● **Goal of the exercise**: Give again, word for word, each line from the top of the listing through the line that holds "the mounting face.".
================
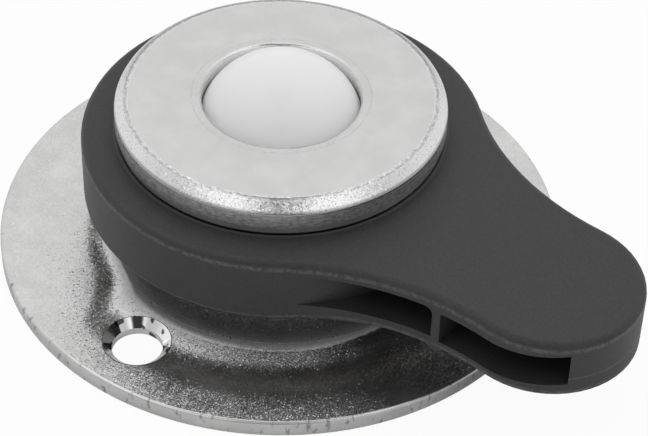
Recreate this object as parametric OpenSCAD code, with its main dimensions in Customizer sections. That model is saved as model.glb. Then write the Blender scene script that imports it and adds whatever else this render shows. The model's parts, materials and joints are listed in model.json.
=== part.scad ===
// Lever-operated lift ball transfer unit.
// A load ball runs on a nest of small support balls inside a cup. The cup slides up and
// down in a guide sleeve on a pressed flange plate. Three follower pins of the cup stand
// in the helical slots of a cam ring, which turns with the moulded lever, so a quarter
// turn of the lever raises the ball from its low to its high position.
// The lever points along +X in the low position. Z is up and z = 0 is the mounting face.

/* [Flange plate] */
// Outside diameter of the flange plate
plate_d = 80; // [76:1:96]
// Sheet thickness of the flange plate
plate_t = 2.2; // [1.8:0.1:2.4]
// Radius of the die roll on the plate's upper edge
plate_edge_r = 0.5; // [0.3:0.1:0.8]
// Number of screw holes
hole_count = 3; // [2:1:4]
// Pitch circle diameter of the screw holes
hole_pcd = 63; // [62:0.5:64]
// Diameter of a screw hole
hole_d = 7; // [5:0.1:7.4]
// Diameter of the 90 degree countersink at the plate's upper face
sink_d = 9.3; // [8:0.1:9.6]
// Angle of the first screw hole from the lever's low position
hole_start = 33.4; // [30:0.2:38]
// Height of the drawn boss above the mounting face
boss_h = 9.5; // [9.2:0.1:9.8]
// Outside radius of the drawn boss
boss_r = 22.5; // [22.2:0.1:23.5]
// Bend radius at the foot of the boss
foot_r = 3; // [2:0.1:4]
// Bend radius at the top of the boss
crown_r = 1.4; // [0.8:0.1:1.8]

/* [Ball and cup] */
// Diameter of the load ball
ball_d = 23.8; // [23.4:0.1:24]
// Height of the ball's centre in the low position
ball_z = 18.4; // [18:0.1:19]
// Diameter of a support ball
sup_d = 3; // [2.8:0.1:3]
// Thickness of the hardened raceway
race_t = 0.7; // [0.6:0.1:0.8]
// Wall of the cup around the raceway
cup_t = 0.9; // [0.8:0.1:1]
// Rings of support balls round the bottom ball
sup_rings = 5; // [3:1:5]

/* [Cap and carrier] */
// Outside radius of the cap
cap_r = 23; // [22.9:0.1:23.3]
// Height of the cap's top face in the low position
cap_top = 25.2; // [25:0.1:26]
// Thickness of the cap's top
cap_t = 2.2; // [1.8:0.1:2.3]
// Radius of the cap's shoulder
cap_shoulder_r = 1.9; // [1.4:0.1:2]
// Radius of the opening that keeps the ball in
mouth_r = 11; // [10.6:0.1:11.2]
// Radius of the rounded edge of that opening
mouth_edge_r = 0.6; // [0.3:0.1:0.7]
// Depth of the cap's skirt below its top
cap_skirt = 1.7; // [1.5:0.1:1.8]
// Wall of the cap's skirt
cap_wall = 1.25; // [1.1:0.05:1.4]
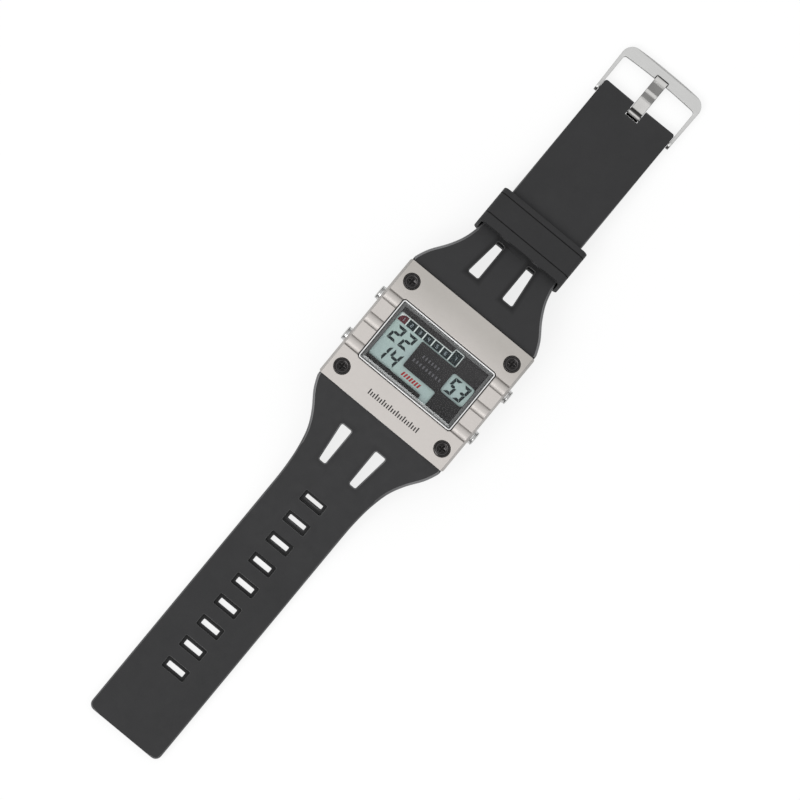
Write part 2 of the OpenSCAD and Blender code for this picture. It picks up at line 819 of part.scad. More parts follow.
// Round ribs that run across the plate, each in a channel with a fine line on both sides
module bezel_ribs() {
    half_w = rib_w / 2 - rib_line;
    rib_r = (half_w * half_w + rib_h * rib_h) / (2 * rib_h);
    intersection() {
        bezel_blank();
        at_ribs()
            translate([0, 0, case_h - rib_r])
                rod_x(-bezel_w / 2 - cut, bezel_w / 2 + cut, 2 * rib_r);
    }
}

module bezel_plate() {
    color("#d3ccc6")
    difference() {
        union() {
            difference() {
                bezel_blank();
                translate([-bezel_w / 2 - cut, -panel_l / 2, case_h - panel_drop])
                    cube([bezel_w + 2 * cut, panel_l, panel_drop + cut]);
                at_ribs()
                    translate([-bezel_w / 2 - cut, -rib_w / 2, case_h - rib_h])
                        cube([bezel_w + 2 * cut, rib_w, rib_h + cut]);
            }
            bezel_ribs();
        }
        plate(window_w, window_l, window_corner, seat_z - cut, bezel_t + 2 * cut);
        at_screws(screw_dx, screw_dy) {
            translate([0, 0, head_seat_z])
                cylinder(h = head_h + cut, d = head_d + 2 * head_gap);
            translate([0, 0, seat_z - cut])
                cylinder(h = bezel_t, d = shank_d + 2 * head_gap);
        }
    }
}

module corner_screws() {
    color("#2a2a2a")
    at_screws(screw_dx, screw_dy)
        translate([0, 0, head_seat_z])
            difference() {
                union() {
                    cylinder(h = head_h, d = head_d);
                    translate([0, 0, -shank_l])
                        cylinder(h = shank_l + cut, d = shank_d);
                }
                translate([0, 0, head_h - dish_depth])
                    cylinder(h = dish_depth + cut, d = dish_d);
                for (turn = [0, 90])
                    rotate([0, 0, turn])
                        translate([-cross_l / 2, -cross_w / 2, head_h - dish_depth - cross_depth])
                            cube([cross_l, cross_w, cross_depth + cut]);
            }
}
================
● **Task response**:
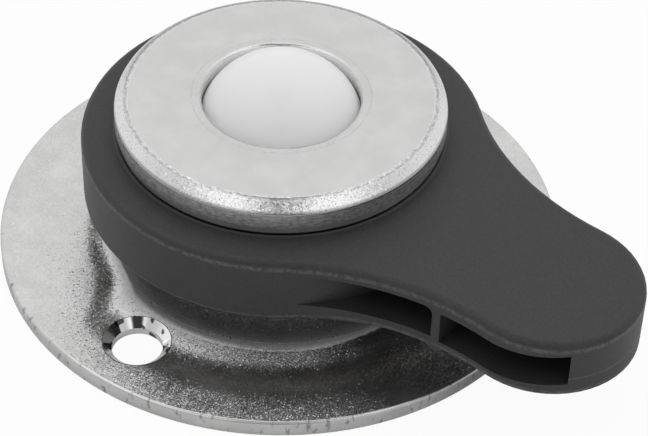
Recreate this object as parametric OpenSCAD code, with its main dimensions in Customizer sections. That model is saved as model.glb. Then write the Blender scene script that imports it and adds whatever else this render shows. The model's parts, materials and joints are listed in model.json.
=== part.scad ===
// Lever-operated lift ball transfer unit.
// A load ball runs on a nest of small support balls inside a cup. The cup slides up and
// down in a guide sleeve on a pressed flange plate. Three follower pins of the cup stand
// in the helical slots of a cam ring, which turns with the moulded lever, so a quarter
// turn of the lever raises the ball from its low to its high position.
// The lever points along +X in the low position. Z is up and z = 0 is the mounting face.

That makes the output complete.